A Indonésia reforçou as penalidades aplicadas a crimes de tráfico de drogas e voltou a realizar execuções em 2013, depois de uma pausa de cinco anos. O governo do país justificou a medida dizendo enfrentar uma situação de "emergência" devido às drogas, apesar da pressão internacional.

Para justificar sua decisão, o presidente indonésio, Joko Widodo, afirmou à época que entre 40 e 50 indonésios morrem todos os dias por causa do consumo excessivo de drogas. Mas o número chegou a ser contestado por especialistas.

Outro brasileiro executado no mesmo ano

Marco Archer Cardoso Moreira, 53, também foi executado na Indonésia em 2015, em janeiro, por fuzilamento. Archer trabalhava como instrutor de voo livre e foi preso em agosto de 2003 após tentar entrar na Indonésia pelo aeroporto de Jacarta com 13,4 kg de cocaína escondidos em uma asa delta desmontada.

Em 2005, os advogados de Archer fizeram um pedido de clemência ao governo indonésio, mas o pleito foi negado. Em 2012, a então presidente Dilma Rousseff entregou uma carta ao governo do país pedindo que Archer não fosse morto, o que foi ignorado.

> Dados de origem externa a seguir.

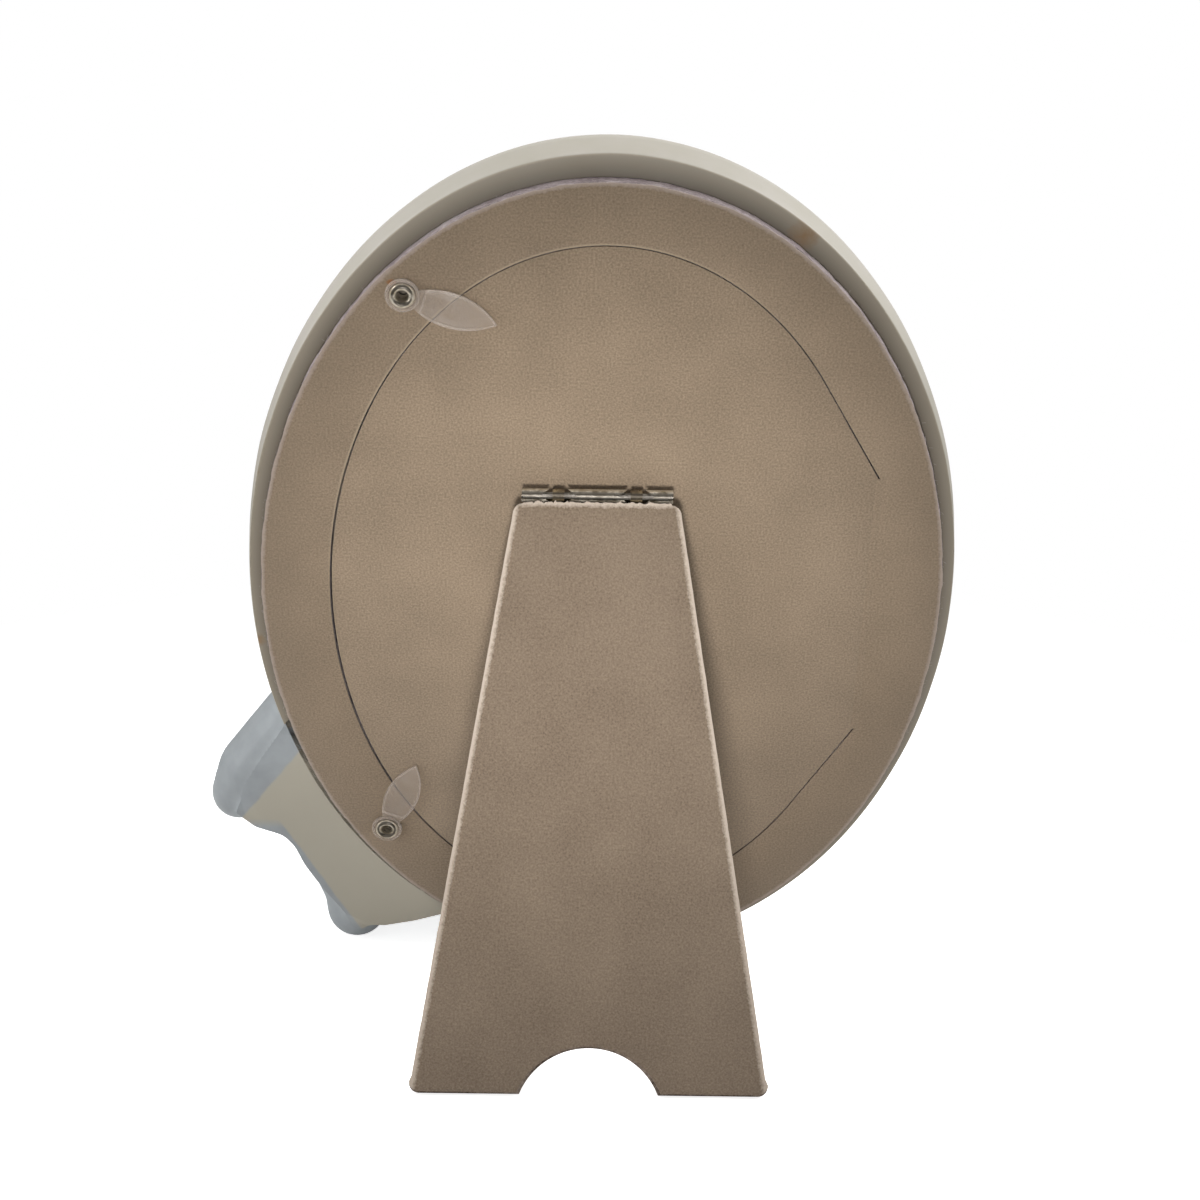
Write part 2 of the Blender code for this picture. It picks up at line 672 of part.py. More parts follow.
def ellipsoid(work, centre, radii, turn=(0.0, 0.0, 0.0)):
    """Add one ellipsoid to the calf's rough form."""
    rotation = Matrix.Rotation(turn[2], 4, "Z") @ Matrix.Rotation(turn[1], 4, "Y")
    rotation = rotation @ Matrix.Rotation(turn[0], 4, "X")
    shape = Matrix.Translation(Vector(centre) * MM) @ rotation @ Matrix.Diagonal((*radii, 1.0))
    bmesh.ops.create_uvsphere(work, u_segments=24, v_segments=12, radius=MM, matrix=shape)


def limb(work, points, radii):
    """Add a row of spheres close enough to fuse into one tapering limb."""
    for index in range(len(points) - 1):
        start = Vector(points[index])
        end = Vector(points[index + 1])
        steps = max(2, ceil((end - start).length / 2.5))
        for step in range(steps + 1):
            share = step / steps
            radius = radii[index] + (radii[index + 1] - radii[index]) * share
            ellipsoid(work, start.lerp(end, share), (radius, radius, radius))


def floor_below(depth):
    """Return the height, along the frame's own upright, of the floor below a depth in millimetres."""
    return (stand_floor() / MM + depth * sin(LEAN)) / cos(LEAN)


def calf_back(work):
    """Add the slab behind the calf, whose flat face ends flush with the ring's back."""
    ear = [(84, -36), (92, -50), (99, -63), (104, -74), (99, -79), (91, -82)]
    flank = [(88, -86), (85.5, -93), (80, -103), (75, -110), (71, -115.5)]
    foot = [(63, -116), (54, -114), (42, -110)]
    inside = [(42, -90), (60, -60)]
    outline = ear + flank + foot + inside
    front = [work.verts.new(Vector((x * MM, RING_BACK - CALF_SLAB, z * MM))) for x, z in outline]
    back = [work.verts.new(Vector((x * MM, RING_BACK + CALF_VOXEL, z * MM))) for x, z in outline]
    work.faces.new(list(reversed(front)))
    work.faces.new(back)
    for index in range(len(outline)):
        after = (index + 1) % len(outline)
        work.faces.new((front[index], front[after], back[after], back[index]))


def calf_forms(work):
    """Build the calf from rounded masses, in millimetres: seated, facing out of the picture."""
    ellipsoid(work, (65, -24, -98), (20, 20, 27))
    ellipsoid(work, (50, -19, -108), (14, 13, 12))
    ellipsoid(work, (69, -34, -61), (18.5, 18, 18))
    ellipsoid(work, (69, -36, -50), (14, 14, 11))
    ellipsoid(work, (47, -35, -60), (7, 5, 17), (0.0, radians(24), radians(-24)))
    ellipsoid(work, (44, -36, -66), (7, 4.5, 11), (0.0, radians(10), radians(-24)))
    limb(work, [(83, -14, -42), (94.5, -14, -57.5), (100, -14, -65), (104.5, -14, -73.5)],
         [10.0, 10.0, 10.0, 8.2])
    limb(work, [(84, -14, -90), (77.5, -13, -101), (73.5, -13, -110), (72, -13, -116)],
         [6.0, 7.0, 8.0, 9.2])
    limb(work, [(69, -49, -62), (69, -57, -72), (67, -60, -84), (62, -63, -91), (56, -66, -89)],
         [8.0, 6.4, 5.0, 4.2, 3.4])
    for hip, foot in ((54, 51), (75, 75)):
        limb(work, [(hip, -37, -86), (foot, -44, -104), (foot, -47, floor_below(-47) + 3)], [8.0, 7.4, 8.2])
    for hip, foot in ((48, 42), (70, 73)):
        limb(work, [(hip, -26, -112), (foot, -34, floor_below(-34) + 5)], [12.0, 9.5])
    calf_back(work)


def make_calf(parts, cutters, ring, floor, stand, painted):
    """Seated elephant calf, flat behind, notched over the ring and level where it stands."""
    work = bmesh.new()
    calf_forms(work)
    mesh = bpy.data.meshes.new("calf_figure")
    work.to_mesh(mesh)
    work.free()
    calf = add_mesh_object("calf_figure", mesh, parts, painted)
    fuse = calf.modifiers.new("fuse", "REMESH")
    fuse.mode = "VOXEL"
    fuse.voxel_size = CALF_VOXEL
    soften = calf.modifiers.new("soften", "SMOOTH")
    soften.factor = 0.5
    soften.iterations = CALF_SMOOTH_STEPS
    thin = calf.modifiers.new("thin", "DECIMATE")
    thin.ratio = CALF_KEPT_FACETS
    apply_modifiers(calf)
    behind = box("cut_behind_calf", (-CUT_REACH, RING_BACK, -CUT_REACH),
                 (CUT_REACH, CUT_REACH, CUT_REACH), cutters)
    place(behind, stand)
    combine(calf, behind, "DIFFERENCE")
    notch = add_mesh_object("cut_ring_notch", ring.data.copy(), cutters)
    notch.data.materials.clear()
    swell = notch.modifiers.new("swell", "DISPLACE")
    swell.strength = GAP
    swell.mid_level = 0.0
    place(notch, stand)
    combine(calf, notch, "DIFFERENCE")
    combine(calf, floor, "DIFFERENCE")
    place(calf, stand)
    calf.data.shade_smooth()
    return calf


def main():
    """Build the frame, its picture stack, its back with door and clips, and its easel leg."""
    clear_scene()
    parts = make_collection("oval_picture_frame")
    cutters = make_collection("cutters")
    resin = make_material("cast resin, cream", (0.52, 0.48, 0.41), 0.45)
    painted = make_material("painted resin, pale grey", (0.29, 0.31, 0.33), 0.4)
    flock = make_material("flocked paper", (0.33, 0.26, 0.18), 0.95)
    leg_flock = make_material("flocked paper, leg", (0.28, 0.21, 0.16), 0.95)
    core = make_material("grey board", (0.2, 0.16, 0.12), 0.9)
    nickel = make_material("nickel-plated steel", (0.62, 0.57, 0.49), 0.25, 1.0)
    plastic = make_material("frosted polypropylene", (0.48, 0.42, 0.37), 0.4, alpha=0.6)
    glass = make_material("clear glass", (0.9, 0.93, 0.92), 0.05, alpha=0.3)
    paper = make_material("photo paper", (0.75, 0.74, 0.71), 0.5)
    card = make_material("grey card", (0.33, 0.31, 0.27), 0.9)

    stand = make_empty("stand", parts, None, stand_location(), (-LEAN, 0.0, 0.0))
    floor = box("cut_floor", (-CUT_REACH, -CUT_REACH, -CUT_REACH), (CUT_REACH, CUT_REACH, 0.0), cutters)
    ring = make_ring(parts, floor, stand, resin)
    make_calf(parts, cutters, ring, floor, stand, painted)
    make_pane("glass_pane", GLASS_FRONT, GLASS_BACK, 0.0, parts, stand, glass)
    make_pane("photo_print", PRINT_FRONT, PRINT_BACK, PRINT_INSET, parts, stand, paper)
    make_pane("backing_card", CARD_FRONT, CARD_BACK, CARD_INSET, parts, stand, card)
    make_back_board(parts, cutters, stand, core, flock)
    make_eyelet("eyelet_upper", UPPER_CLIP_PLACE, parts, stand, nickel)
    make_eyelet("eyelet_lower", LOWER_CLIP_PLACE, parts, stand, nickel)
    make_clip("clip_upper", UPPER_CLIP_PLACE, UPPER_CLIP_TURN, parts, cutters, stand, plastic)
    make_clip("clip_lower", LOWER_CLIP_PLACE, LOWER_CLIP_TURN, parts, cutters, stand, plastic)

    crease = Vector((-CREASE_REACH, BOARD_BACK, DOOR_RISE))
    hinge_line = Vector((HINGE_SHIFT, BOARD_BACK + HINGE_STANDOFF, HINGE_HEIGHT))
    door_pivot = make_empty("door_pivot", parts, stand, crease)
    make_door(parts, door_pivot, crease, core, flock)
    make_door_leaf(parts, cutters, door_pivot, hinge_line - crease, nickel)
    make_pin(parts, door_pivot, hinge_line - crease, nickel)
    leg_pivot = make_empty("leg_pivot", parts, door_pivot, hinge_line - crease, (LEG_OPENING, 0.0, 0.0))
    make_leg(parts, cutters, leg_pivot, core, leg_flock)
    make_leg_leaf(parts, cutters, leg_pivot, nickel)


main()
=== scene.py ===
"""Looks of an oval tabletop picture frame, seen from behind on its easel leg.

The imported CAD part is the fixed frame. The pieces that show are made here with finer
shapes and procedural finishes; they ride on the part's bodies. Sizes are in metres.
"""

import logging
from dataclasses import dataclass
from enum import Enum
from math import acos, atan2, ceil, cos, hypot, pi, radians, sin
from typing import Any, Callable, Dict, List, Optional, Sequence, Tuple

import bmesh
import bpy
from mathutils import Matrix, Vector, noise


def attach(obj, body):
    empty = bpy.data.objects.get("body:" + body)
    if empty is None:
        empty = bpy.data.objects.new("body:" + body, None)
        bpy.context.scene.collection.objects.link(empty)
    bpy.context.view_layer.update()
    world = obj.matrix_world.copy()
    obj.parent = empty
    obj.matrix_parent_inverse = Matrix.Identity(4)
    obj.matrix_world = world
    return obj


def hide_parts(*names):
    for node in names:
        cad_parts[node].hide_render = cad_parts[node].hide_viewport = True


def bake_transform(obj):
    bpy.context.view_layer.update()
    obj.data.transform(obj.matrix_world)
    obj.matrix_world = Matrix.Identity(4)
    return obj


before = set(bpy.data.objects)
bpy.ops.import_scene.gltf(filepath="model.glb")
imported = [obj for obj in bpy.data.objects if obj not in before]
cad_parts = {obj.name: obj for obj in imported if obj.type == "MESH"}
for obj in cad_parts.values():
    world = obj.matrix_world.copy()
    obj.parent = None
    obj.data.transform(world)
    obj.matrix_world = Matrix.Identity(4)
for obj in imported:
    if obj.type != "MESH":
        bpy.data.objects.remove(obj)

log = logging.getLogger("frame_looks")
MM = 0.001
FLAT_BACK = -4.0 * MM
Point = Tuple[float, float]
Place = Tuple[float, float, float]
Socket = bpy.types.NodeSocket


class Body(Enum):
    """Bodies of the CAD part that pieces ride on."""

    FRAME = "frame"
    DOOR = "door"
    LEG = "leg"
    UPPER_CLIP = "upper_clip"
    LOWER_CLIP = "lower_clip"


def linear(code: str) -> Tuple[float, float, float, float]:
    """Turn an sRGB hex colour into a linear one.

    Args:
        code: six hex digits, such as "a18f78".

    Returns:
        Linear red, green and blue with an alpha of one.
    """
    values = []
    for start in (0, 2, 4):
        level = int(code[start:start + 2], 16) / 255
        values.append(level / 12.92 if level <= 0.04045 else ((level + 0.055) / 1.055) ** 2.4)
    return (values[0], values[1], values[2], 1.0)


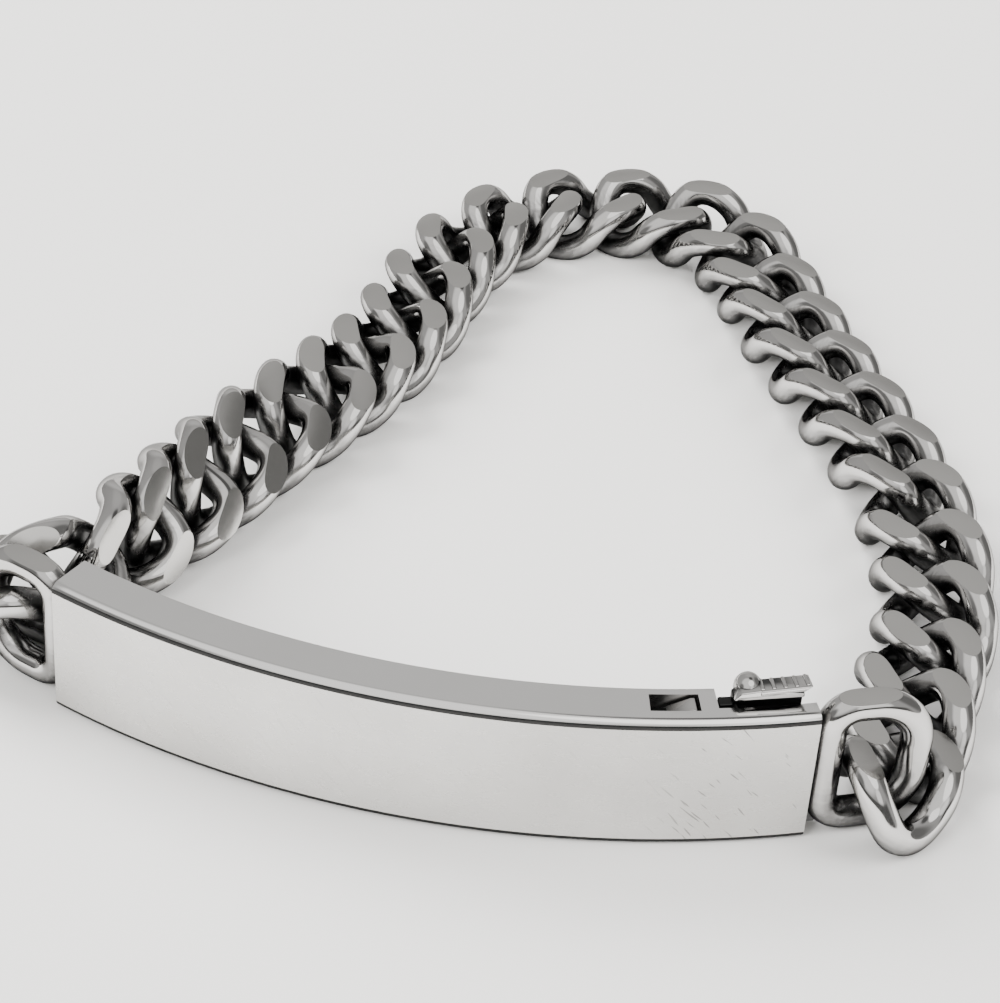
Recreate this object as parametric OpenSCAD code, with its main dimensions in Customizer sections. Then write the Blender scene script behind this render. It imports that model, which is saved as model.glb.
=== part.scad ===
// Chain bracelet lying in a loop on a flat surface.
// Twisted and filed curb links run from the left end of a curved hollow plate round to its right end.
// The plate's right end takes a push-in tongue, held by a spring lever in a notch in the top edge.
// Millimetres, +Z up. The plate stands on its long edge at the front, towards -Y.

/* [Link] */
// Half length of the wire's centre line, along the chain
link_half_l = 3.9; // [3.85:0.05:4]
// Half width of the wire's centre line, across the chain
link_half_w = 3.2; // [3.1:0.05:3.3]
// Wire diameter of a link
link_wire_d = 2.1; // [1.7:0.05:2.1]
// Twist of each end of a link about the chain's line, in degrees
link_twist = 44; // [40:1:48]
// How the twist grows from the link's middle to its ends, where 1 is evenly
link_twist_power = 0.6; // [0.6:0.1:0.9]
// Squareness of the link's outline, where 2 is an ellipse
link_square = 3; // [2.6:0.1:3.2]
// Height of the filed top and bottom faces above and below the link's middle
link_file_h = 2.1; // [1.9:0.05:2.4]

/* [Plate] */
// Radius of the plate's outer face, seen from above
plate_r = 61; // [60:0.5:62]
// Height of the plate, which is the bracelet's width when worn
plate_h = 9.8; // [9.6:0.1:10.2]
// Thickness of the plate from its outer face to its back
plate_t = 3.1; // [3:0.05:3.4]
// Angle of the plate's left end, measured from the front
plate_left_deg = -31.3; // [-32:0.1:-31]
// Angle of the plate's right end, measured from the front
plate_right_deg = 14.5; // [14:0.1:15]
// Wall of the hollow plate
plate_wall = 0.55; // [0.45:0.05:0.6]
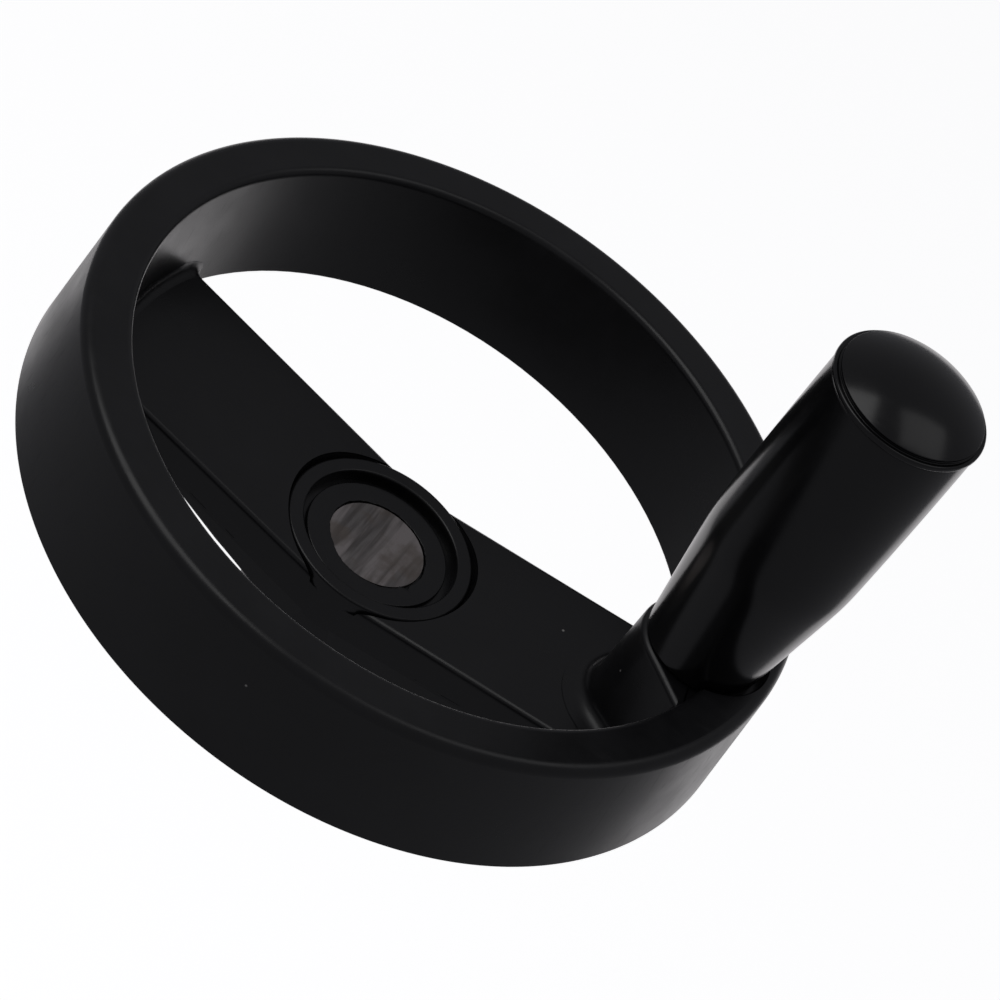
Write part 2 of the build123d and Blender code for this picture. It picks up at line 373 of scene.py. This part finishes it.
def sharpened_back(x, y, z, place):
    """A point of an arm's back edge, whose rounding is made tighter between hub and rim."""
    back = CAD_ARM_BACK + (CAD_BACK - CAD_ARM_BACK) * abs(x) / CAD_ARM_FLUSH
    side = CAD_ARM_HALF_WIDTH - (parting_height(x) - back) * CAD_ARM_BACK_DRAFT
    inwards, above = side - abs(y), z - back
    past_side, under_back, past_edge = 0.02, 0.05, 0.1
    if inwards < CAD_ARM_EDGE + past_side and -under_back < above < CAD_ARM_EDGE + past_edge:
        between = smooth(*ARM_BACK_FROM_HUB, abs(x)) * smooth(*ARM_BACK_FROM_RIM, abs(x))
        share = between * (1 - ARM_BACK_EDGE / CAD_ARM_EDGE)
        place.y += math.copysign(share * inwards, y)
        place.z -= share * above
    return place


def back_corner(wall, height, radius, side):
    """Centre of the rounding between the rim's back and a wall, the inner one with side 1, the outer -1."""
    return wall + side * (radius * DRAFT + radius / math.cos(math.atan(DRAFT))), height + radius


def sharpened_rim(x, y, z, place):
    """A point of the rim's back edges, whose roundings are made tighter, on the inside clear of the arms."""
    radius = math.hypot(x, y)
    beside, past_end = 0.03, 0.08
    for side, cad_wall, cad_edge, wall, share in (
        (1, CAD_INNER, CAD_ARM_EDGE, INNER, smooth(*CLEAR_OF_ARM, abs(y))),
        (-1, CAD_OUTER, CAD_BACK_EDGE, OUTER, 1.0),
    ):
        old = back_corner(cad_wall, CAD_BACK, cad_edge, side)
        across, rise = radius - old[0], z - old[1]
        if abs(math.hypot(across, rise) - cad_edge) < beside and max(side * across, rise) < past_end:
            new = back_corner(wall, BACK, BACK_EDGE, side)
            ratio = BACK_EDGE / cad_edge
            stretch = (new[0] + across * ratio) / radius
            return place.lerp(Vector((x * stretch, y * stretch, new[1] + rise * ratio)), share)
    return place


def drawn_to_boss(x, y, z, top, place):
    """A point of the arm's top round the boss, drawn towards the handle's axis by up to 1 mm."""
    inside, outside, before_rim, below_top = (8, 10), (13.3, 15.3), (53, 46), (-1.5, -0.2)
    across = math.hypot(x - HANDLE_AXIS, y)
    around = smooth(*inside, across) * (1 - smooth(*outside, across))
    near = around * smooth(*before_rim, x) * smooth(top + below_top[0], top + below_top[1], z)
    if near:
        place.x -= near * (x - HANDLE_AXIS) / across
        place.y -= near * y / across
    return place


def refit_body(x, y, z):
    """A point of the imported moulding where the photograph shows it."""
    radius = math.hypot(x, y)
    out, up, top = body_shift(x, y, z)
    share = (radius + out) / radius if radius else 1.0
    place = Vector((x * share, y * share, z + up))
    if on_moat_wall(radius, z):
        return narrowed_moat(x, y, place)
    if ARM_BACK_FROM_HUB[0] < abs(x) < ARM_BACK_FROM_RIM[0] and radius < ARM_BACK_REACH:
        place = sharpened_back(x, y, z, place)
    return drawn_to_boss(x, y, z, top, sharpened_rim(x, y, z, place))


def refit_hub_insert(x, y, z):
    """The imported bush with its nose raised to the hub's recessed floor."""
    if z < CAD_COLLAR:
        return x, y, z
    share = NOSE_RADIUS / CAD_NOSE_RADIUS
    return x * share, y * share, NOSE if z > CAD_NOSE - 1 else z


def strip_body(wheel):
    """Takes off what finer pieces stand for: the rim, the hub's recessed floor and the boss."""
    mesh = bmesh.new()
    mesh.from_mesh(wheel.data)
    doomed = [face for face in mesh.faces if is_pan(face) or is_rim(face) or is_boss(face)]
    bmesh.ops.delete(mesh, geom=doomed, context="FACES")
    mesh.to_mesh(wheel.data)
    mesh.free()


def reach_of(vertex):
    """A mesh vertex's distance from the wheel's axis."""
    return math.hypot(vertex.co.x, vertex.co.y) / MM


def is_pan(face):
    """Whether a face of the refitted body is a floor of the hub's recess, which would hide the disc."""
    beside, below, above, level = 0.01, 0.05, 0.06, 0.9
    lowest = CAD_NOSE + body_shift(0, 1, CAD_NOSE)[1] - below
    highest = CAD_RECESS_FLOOR + body_shift(0, 1, CAD_RECESS_FLOOR)[1] + above
    inside = all(reach_of(vertex) < CAD_RECESS_RADIUS + beside for vertex in face.verts)
    between = all(lowest < vertex.co.z / MM < highest for vertex in face.verts)
    return inside and between and abs(face.normal.z) > level


def is_rim(face):
    """Whether a face lies on the rim's inner wall or further out."""
    beside, past_wall = 0.06, 0.35

    def on_wall(vertex):
        reach = reach_of(vertex)
        return abs(reach - inner_wall(vertex.co.z / MM)) < beside or reach > INNER + past_wall

    return all(on_wall(vertex) for vertex in face.verts)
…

Relatório da Anistia Internacional publicado no ano passado assinala descida global da aplicação da pena capital, em 2020, mas há quatro países que, sozinhos, são responsáveis por mais de 80% dessas condenações em todo o mundo.

As estatísticas da Anistia Internacional sobre todas as execuções registradas não incluem as execuções que tiveram lugar na China, mas o órgão estima que o país realiza vários milhares de execuções por ano, o que faz dele o líder mundial no maior número de casos, à frente do Irã (246), Egito (107), Iraque (45) e Arábia Saudita (27). Somente esses quatro países, juntos, foram responsáveis por 88% do total de 483 execuções contabilizadas nos 18 países do mundo que aplicaram a pena capital, durante 2020.